After two losing seasons, Neale had the Eagles soaring. The players believed in him. “He was real special to most of the guys on those teams,” tackle Al Wistert told the Inquirer. “We had wonderful feelings for Greasy.”
Neale played cards (bridge and pinochle mostly) with the players and bet the horses with them, too. Steve Van Buren, the star halfback, was one of Neale’s favorite companions at the pari-mutuel window. “Greasy was his loan shark,” end Jack Ferrante recalled to the Philadelphia Daily News. “He was always loaning money to him to play the ponies.”
Van Buren told reporter Mark Kram, “Neither of us won. I broke even sometimes. I always paid him back. I loved him.”

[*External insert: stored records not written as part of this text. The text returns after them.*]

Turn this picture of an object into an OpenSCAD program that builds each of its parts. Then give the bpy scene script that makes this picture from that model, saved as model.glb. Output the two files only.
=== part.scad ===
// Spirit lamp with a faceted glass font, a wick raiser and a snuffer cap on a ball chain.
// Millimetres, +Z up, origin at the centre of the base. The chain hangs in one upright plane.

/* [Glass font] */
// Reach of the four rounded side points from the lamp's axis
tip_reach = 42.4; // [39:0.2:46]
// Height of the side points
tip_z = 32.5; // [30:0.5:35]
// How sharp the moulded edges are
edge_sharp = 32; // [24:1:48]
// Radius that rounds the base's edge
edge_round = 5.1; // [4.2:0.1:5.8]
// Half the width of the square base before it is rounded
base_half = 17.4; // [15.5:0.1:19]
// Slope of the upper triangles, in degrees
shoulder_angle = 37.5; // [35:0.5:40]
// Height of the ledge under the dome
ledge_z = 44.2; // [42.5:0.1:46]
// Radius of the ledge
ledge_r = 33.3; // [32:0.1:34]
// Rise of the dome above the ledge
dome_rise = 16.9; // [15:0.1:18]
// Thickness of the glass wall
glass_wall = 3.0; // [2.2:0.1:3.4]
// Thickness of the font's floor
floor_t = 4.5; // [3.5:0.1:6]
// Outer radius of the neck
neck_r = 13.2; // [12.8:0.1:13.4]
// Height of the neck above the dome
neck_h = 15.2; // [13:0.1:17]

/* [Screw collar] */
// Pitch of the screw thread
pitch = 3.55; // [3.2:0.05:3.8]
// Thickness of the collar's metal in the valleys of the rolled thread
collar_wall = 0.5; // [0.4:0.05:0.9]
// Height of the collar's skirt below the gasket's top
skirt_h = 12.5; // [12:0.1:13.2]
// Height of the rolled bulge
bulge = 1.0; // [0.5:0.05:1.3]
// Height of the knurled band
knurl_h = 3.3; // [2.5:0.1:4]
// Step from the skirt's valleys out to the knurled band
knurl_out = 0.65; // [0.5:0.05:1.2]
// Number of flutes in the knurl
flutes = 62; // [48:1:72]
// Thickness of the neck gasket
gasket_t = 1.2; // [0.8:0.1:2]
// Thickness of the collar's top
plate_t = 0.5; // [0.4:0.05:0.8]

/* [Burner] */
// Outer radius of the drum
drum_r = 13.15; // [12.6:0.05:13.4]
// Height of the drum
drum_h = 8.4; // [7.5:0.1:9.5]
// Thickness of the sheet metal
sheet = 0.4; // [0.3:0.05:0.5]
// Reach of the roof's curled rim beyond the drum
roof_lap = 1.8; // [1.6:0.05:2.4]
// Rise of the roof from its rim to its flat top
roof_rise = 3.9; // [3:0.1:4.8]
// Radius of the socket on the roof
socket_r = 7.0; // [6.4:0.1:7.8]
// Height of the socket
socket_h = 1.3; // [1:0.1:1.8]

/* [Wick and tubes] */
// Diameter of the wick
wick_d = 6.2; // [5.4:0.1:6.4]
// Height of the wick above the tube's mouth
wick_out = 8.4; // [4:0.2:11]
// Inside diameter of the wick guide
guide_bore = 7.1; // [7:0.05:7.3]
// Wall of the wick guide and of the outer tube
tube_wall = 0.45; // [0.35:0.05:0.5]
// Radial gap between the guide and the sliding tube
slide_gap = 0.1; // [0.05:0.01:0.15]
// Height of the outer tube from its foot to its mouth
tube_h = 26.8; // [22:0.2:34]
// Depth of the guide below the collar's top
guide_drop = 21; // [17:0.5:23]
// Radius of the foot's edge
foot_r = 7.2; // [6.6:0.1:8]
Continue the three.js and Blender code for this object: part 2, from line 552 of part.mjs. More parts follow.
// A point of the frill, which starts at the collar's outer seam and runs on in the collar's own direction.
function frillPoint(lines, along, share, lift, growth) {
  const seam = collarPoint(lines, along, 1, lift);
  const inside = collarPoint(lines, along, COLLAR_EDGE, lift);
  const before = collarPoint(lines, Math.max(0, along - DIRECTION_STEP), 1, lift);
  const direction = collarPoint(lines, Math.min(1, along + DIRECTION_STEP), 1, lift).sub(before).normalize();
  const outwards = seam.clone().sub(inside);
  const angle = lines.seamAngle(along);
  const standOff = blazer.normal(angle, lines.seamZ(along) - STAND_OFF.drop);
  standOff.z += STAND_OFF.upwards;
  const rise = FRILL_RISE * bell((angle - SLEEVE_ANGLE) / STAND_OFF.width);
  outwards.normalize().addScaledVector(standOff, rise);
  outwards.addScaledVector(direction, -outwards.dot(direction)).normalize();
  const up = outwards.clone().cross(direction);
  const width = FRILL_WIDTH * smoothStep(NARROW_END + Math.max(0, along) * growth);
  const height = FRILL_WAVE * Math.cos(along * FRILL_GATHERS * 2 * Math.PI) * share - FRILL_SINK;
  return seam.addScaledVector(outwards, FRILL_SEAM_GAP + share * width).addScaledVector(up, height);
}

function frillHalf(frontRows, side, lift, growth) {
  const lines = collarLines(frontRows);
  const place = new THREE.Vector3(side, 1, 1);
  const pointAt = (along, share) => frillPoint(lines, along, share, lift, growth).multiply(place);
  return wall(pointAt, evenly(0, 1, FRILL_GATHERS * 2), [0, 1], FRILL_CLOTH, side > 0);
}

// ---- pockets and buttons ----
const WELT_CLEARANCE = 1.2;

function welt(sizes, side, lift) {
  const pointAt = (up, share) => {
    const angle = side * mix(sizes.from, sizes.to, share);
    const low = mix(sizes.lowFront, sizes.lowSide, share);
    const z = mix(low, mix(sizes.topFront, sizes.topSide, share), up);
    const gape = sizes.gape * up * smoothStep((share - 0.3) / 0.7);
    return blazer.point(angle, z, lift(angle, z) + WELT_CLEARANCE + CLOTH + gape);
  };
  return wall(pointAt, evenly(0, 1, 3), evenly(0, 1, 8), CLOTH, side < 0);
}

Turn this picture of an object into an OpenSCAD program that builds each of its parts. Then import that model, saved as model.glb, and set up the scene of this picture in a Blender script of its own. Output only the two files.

Neale didn’t like to travel in airplanes, so the Eagles went by train to games. “God almighty, I hated those train trips,” linebacker and center Chuck Bednarik told the Daily News. “Here I was a man who had flown 30 missions over Germany in World War II, had gotten shot at and survived. So, you know, he should have felt safe flying on the same plane with me.”
With an offense built around Van Buren and end Pete Pihos, the Eagles outscored their opponents by more than 200 points in both 1948 and 1949, but it was the defense that won the NFL title games. The Eagles beat the Chicago Cardinals in a snowstorm, 7-0, for the 1948 title, and won, 14-0, in a rainstorm against the Los Angeles Rams for the 1949 championship.
The 1948-49 Eagles are the only team to win consecutive NFL titles with shutouts.
A syndicate led by trucking magnate Jim Clark bought the Eagles and Neale clashed with the new boss. After the 1950 season, Clark sent Neale a telegram, informing him he was fired.
“Firing Greasy was a boneheaded move,” Chuck Bednarik told the Philadelphia Daily News. “By God, he was the finest coach I ever played for.”